■ What is asked
Every line from the beginning of the records below up to the one holding "obj.matrix_parent_inverse = Matrix.Identity(4)" should be quoted exactly; leave out the rest.
───── Recorded data ─────
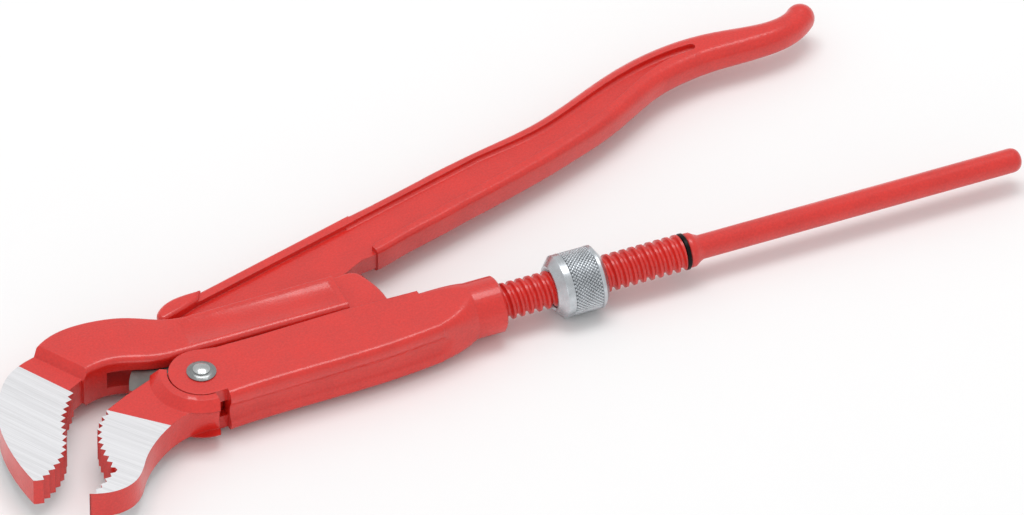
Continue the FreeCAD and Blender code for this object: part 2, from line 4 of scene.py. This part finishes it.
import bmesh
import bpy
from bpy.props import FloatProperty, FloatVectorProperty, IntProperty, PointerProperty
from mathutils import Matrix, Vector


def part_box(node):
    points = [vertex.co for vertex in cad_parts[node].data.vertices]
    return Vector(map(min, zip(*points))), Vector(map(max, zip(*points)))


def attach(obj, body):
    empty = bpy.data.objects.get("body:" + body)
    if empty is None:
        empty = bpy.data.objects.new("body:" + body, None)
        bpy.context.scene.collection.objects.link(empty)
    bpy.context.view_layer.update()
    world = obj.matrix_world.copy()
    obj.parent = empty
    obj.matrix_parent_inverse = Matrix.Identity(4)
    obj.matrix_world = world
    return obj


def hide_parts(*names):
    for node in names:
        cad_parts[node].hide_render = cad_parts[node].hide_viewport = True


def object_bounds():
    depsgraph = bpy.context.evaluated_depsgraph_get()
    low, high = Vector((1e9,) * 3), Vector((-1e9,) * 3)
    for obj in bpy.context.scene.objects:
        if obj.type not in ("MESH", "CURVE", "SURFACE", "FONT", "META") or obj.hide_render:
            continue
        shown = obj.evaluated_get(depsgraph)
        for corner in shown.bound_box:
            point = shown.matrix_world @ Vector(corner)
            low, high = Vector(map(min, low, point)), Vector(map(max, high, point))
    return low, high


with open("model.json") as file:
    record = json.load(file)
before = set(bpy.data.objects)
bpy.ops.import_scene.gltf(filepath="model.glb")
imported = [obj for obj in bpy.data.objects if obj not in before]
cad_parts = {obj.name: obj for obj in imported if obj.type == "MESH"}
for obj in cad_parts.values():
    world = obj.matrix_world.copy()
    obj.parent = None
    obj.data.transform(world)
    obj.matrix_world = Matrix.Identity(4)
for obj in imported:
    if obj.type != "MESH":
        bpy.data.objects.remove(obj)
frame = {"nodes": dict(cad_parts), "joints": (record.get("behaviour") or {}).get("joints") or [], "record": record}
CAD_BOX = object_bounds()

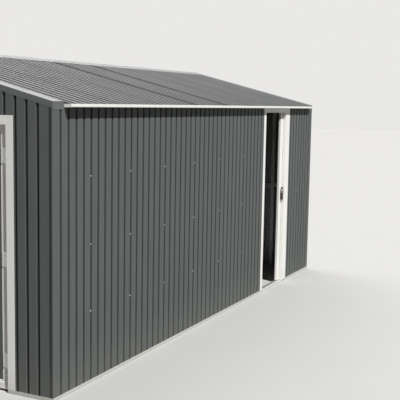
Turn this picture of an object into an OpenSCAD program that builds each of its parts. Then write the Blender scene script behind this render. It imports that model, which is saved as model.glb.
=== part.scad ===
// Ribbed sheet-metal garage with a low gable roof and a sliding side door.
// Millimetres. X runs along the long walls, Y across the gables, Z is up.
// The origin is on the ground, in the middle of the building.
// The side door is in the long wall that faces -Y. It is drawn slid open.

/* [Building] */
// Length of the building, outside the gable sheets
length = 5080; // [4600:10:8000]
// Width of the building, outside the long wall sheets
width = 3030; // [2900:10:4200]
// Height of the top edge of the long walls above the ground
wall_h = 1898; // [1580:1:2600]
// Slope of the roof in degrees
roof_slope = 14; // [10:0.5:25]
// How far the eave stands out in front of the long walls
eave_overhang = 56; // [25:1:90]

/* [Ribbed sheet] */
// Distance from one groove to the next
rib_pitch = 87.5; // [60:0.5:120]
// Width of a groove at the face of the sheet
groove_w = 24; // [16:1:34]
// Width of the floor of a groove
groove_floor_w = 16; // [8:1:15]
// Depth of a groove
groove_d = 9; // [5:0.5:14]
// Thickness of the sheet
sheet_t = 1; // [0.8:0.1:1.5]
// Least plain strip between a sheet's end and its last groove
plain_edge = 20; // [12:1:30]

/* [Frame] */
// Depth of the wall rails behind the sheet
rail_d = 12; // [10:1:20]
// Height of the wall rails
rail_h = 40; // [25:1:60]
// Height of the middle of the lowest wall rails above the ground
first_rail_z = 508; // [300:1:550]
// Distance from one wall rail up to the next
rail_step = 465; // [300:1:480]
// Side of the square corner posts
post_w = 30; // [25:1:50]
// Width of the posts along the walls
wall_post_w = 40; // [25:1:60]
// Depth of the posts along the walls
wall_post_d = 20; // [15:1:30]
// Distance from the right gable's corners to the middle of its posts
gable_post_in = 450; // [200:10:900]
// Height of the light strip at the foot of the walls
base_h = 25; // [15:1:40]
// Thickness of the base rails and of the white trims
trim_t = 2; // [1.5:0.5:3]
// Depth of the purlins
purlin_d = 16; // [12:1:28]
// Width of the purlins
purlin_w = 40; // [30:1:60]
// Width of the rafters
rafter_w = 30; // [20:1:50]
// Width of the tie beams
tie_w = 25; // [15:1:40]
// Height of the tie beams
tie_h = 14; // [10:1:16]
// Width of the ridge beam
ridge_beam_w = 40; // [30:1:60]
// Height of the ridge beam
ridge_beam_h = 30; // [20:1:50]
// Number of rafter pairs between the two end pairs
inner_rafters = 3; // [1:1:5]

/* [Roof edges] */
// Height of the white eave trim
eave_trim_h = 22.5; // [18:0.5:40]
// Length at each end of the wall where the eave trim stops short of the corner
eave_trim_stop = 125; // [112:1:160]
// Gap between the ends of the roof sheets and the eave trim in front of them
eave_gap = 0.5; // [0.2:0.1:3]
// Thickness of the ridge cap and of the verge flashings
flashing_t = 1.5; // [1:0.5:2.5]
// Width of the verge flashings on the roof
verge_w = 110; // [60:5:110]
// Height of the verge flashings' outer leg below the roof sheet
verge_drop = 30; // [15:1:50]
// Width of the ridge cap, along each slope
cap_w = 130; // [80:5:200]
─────
■ Solution to the problem
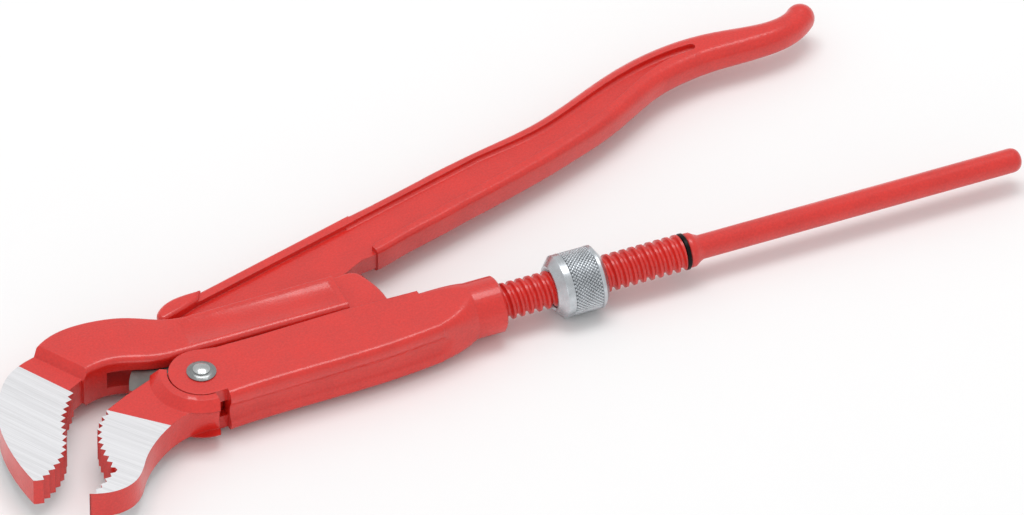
Continue the FreeCAD and Blender code for this object: part 2, from line 4 of scene.py. This part finishes it.
import bmesh
import bpy
from bpy.props import FloatProperty, FloatVectorProperty, IntProperty, PointerProperty
from mathutils import Matrix, Vector


def part_box(node):
    points = [vertex.co for vertex in cad_parts[node].data.vertices]
    return Vector(map(min, zip(*points))), Vector(map(max, zip(*points)))


def attach(obj, body):
    empty = bpy.data.objects.get("body:" + body)
    if empty is None:
        empty = bpy.data.objects.new("body:" + body, None)
        bpy.context.scene.collection.objects.link(empty)
    bpy.context.view_layer.update()
    world = obj.matrix_world.copy()
    obj.parent = empty
    obj.matrix_parent_inverse = Matrix.Identity(4)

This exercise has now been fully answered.